Soulignons également le caractère réducteur, dans la vision moderne, de la façon dont travaille la nature. L’auteur compare la création à une industrie. A partir de l’Homme, cette idée est dangereuse car elle nie de façon indirecte la liberté de l’Homme.
Enfin, il faut préciser le danger actuellement de parler de complexité croissante uniquement au sens matériel. En effet, la physique actuelle ne trouve plus de matière en remontant dans l’infiniment petit. On sent donc une nécessité d’une théorie plus complète.
Je proposerai comme synthèse la vision de Pierre Teilhard de Chardin qui, bien qu’elle ne soit pas parfaitement rationnelle et scientifique, me semble combler les manques de la théorie de Cournot.

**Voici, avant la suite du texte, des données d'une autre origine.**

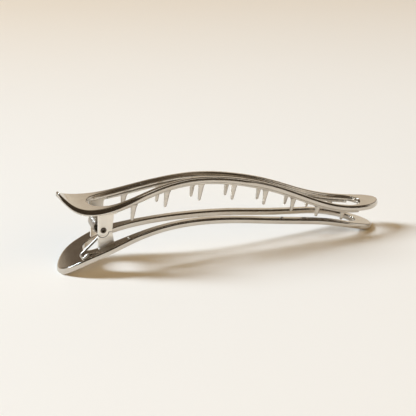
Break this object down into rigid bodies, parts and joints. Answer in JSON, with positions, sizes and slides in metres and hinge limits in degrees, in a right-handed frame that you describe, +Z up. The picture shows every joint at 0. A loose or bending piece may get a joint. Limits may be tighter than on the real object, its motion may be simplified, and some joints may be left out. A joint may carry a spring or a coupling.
{
  "type": "alligator hair clip",
  "caption": "Long metal alligator hair clip with hollow leaf-shaped jaws, toothed rails, hinge pin and coil spring; squeezing the grips opens it.",
  "frame": {"origin": "on the resting surface, under the middle of the closed clip's length and width", "axes": "+X from the finger grips to the nose, +Y across the clip, +Z up; the two jaws lie one above the other"},
  "size_m": [0.1206, 0.0164, 0.0289],
  "materials": {
    "plated_frame": "polished",
    "plated_comb": "polished",
    "pin_steel": "dark",
    "spring_steel": "bright"
  },
  "bodies": {
    "lower_jaw": {"lower_frame": "plated_frame", "lower_ear_front": "plated_frame", "lower_ear_back": "plated_frame", "torsion_spring": "spring_steel"},
    "upper_jaw": {"upper_frame": "plated_frame", "tooth_comb_front": "plated_comb", "tooth_comb_back": "plated_comb", "upper_ear_front": "plated_frame", "upper_ear_back": "plated_frame", "hinge_pin": "pin_steel"}
  },
  "joints": [
    {"name": "jaw_hinge", "type": "hinge", "parent": "lower_jaw", "child": "upper_jaw", "pos_m": [-0.04635, 0, 0.0156], "axis": [0, -1, 0], "range_deg": [0, 70], "stiffness_Nm_per_rad": 0.07, "springref_deg": -24.64, "deforming": ["torsion_spring"]}
  ]
}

Teilhard de Chardin considère quatre étapes fondamentales de l’évolution : la cosmogénèse, la biogenèse, l’anthropogenèse et la noogenèse. Il y a donc une progression chronologique de l’inerte vers le spirituel, en passant par le vivant et par l’homme.
Cette hypothèse rend bien compte de la présence d’un esprit, celui-ci prenant peu à peu le pas sur la matière. Elle présente le double intérêt d’avoir un but (l’accomplissement de l’esprit) et d’être compatible avec la religion.
Grâce à l’analyse du texte de Cournot, nous avons une vision assez claire sur ce que pensent actuellement les scientifiques à propos du vivant. Cependant, il ne faut pas oublier que notre civilisation est toujours imprégnée des théories purement mécanistes et cartésiennes, qui l’influencent terriblement.